I've been charged more than $14 for submitting my ESTA application, what should I do?

There are a number of third parties that have established websites that charge a fee for submitting your application on your behalf. If you have used one of these third party sites, we strongly suggest you use your reference number to confirm with the official U.S. government site to ensure that your ESTA is in our system. We recommend you do this because we have no way of knowing if the information passed through the third party website to us is accurate. If it is not, you may have a problem when you arrive in the U.S.

...

CBP cannot refund the money you paid to a third party website, however if you think you have been victimized, contact your bank or credit card company and request a refund of any amount over the $14.00 required by the U.S. government by disputing the add-on charges on your statement.

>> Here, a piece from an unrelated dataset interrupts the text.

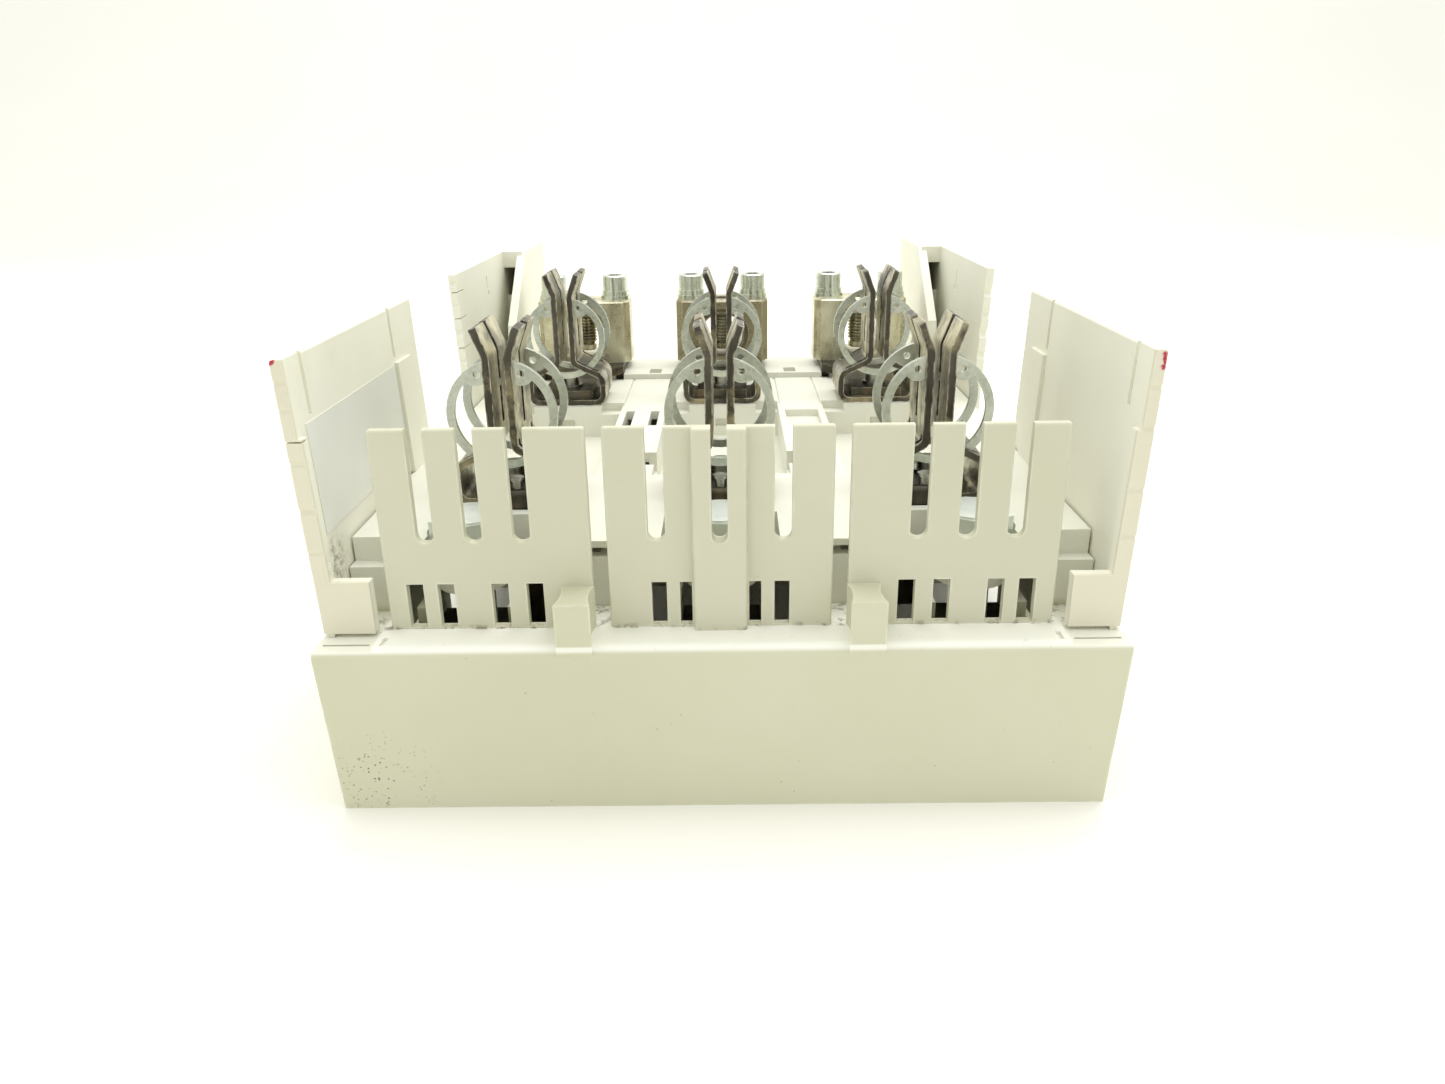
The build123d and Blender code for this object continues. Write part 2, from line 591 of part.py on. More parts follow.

In standard grey on dark blue text at the bottom of the scammer's front page: "Legal Disclaimer: ESTA.US is a private information website not affiliated with the United States Government." Whether it really creates any value for anyone is questionable, but a sucker is born every minute. The official website is good enough for government work: https://esta.cbp.dhs.gov/esta but it looks like a phishing url - the fake site looks even more official/professional.

The US Government site seems to back the idea that these people are being scammed and that these sites create no additional value. I hope he gets his money back by disputing the amount over $14.

How exactly can he prevent the scammer from reacting to the partial chargeback by submitting their own chargeback to the $14 they forwarded to the government? The site says bad things will happen "if the $14.00 charge submitted to the U.S. government is refunded" but provides no information on how to prevent that from happening

I am not a lawyer, but I have some business law training. What I would presume, based on the context, is that the intermediary opens the account pretending to be the individual, which is against the terms of service of the US Government site.

If the intermediary attempts to charge-back to the government, the issue would seem to be between the intermediary and the government, since the applicant has followed the government's advice.

I think it very unlikely that the government, knowing that there exists this bad-faith intermediary, and providing advice, would then penalize an applicant for following its advice. However, see the response below - it appears our short-sighted government bureaucrats would rather you save your $17 and jeopardize your future visits than visit, inject money in our economy, and create jobs.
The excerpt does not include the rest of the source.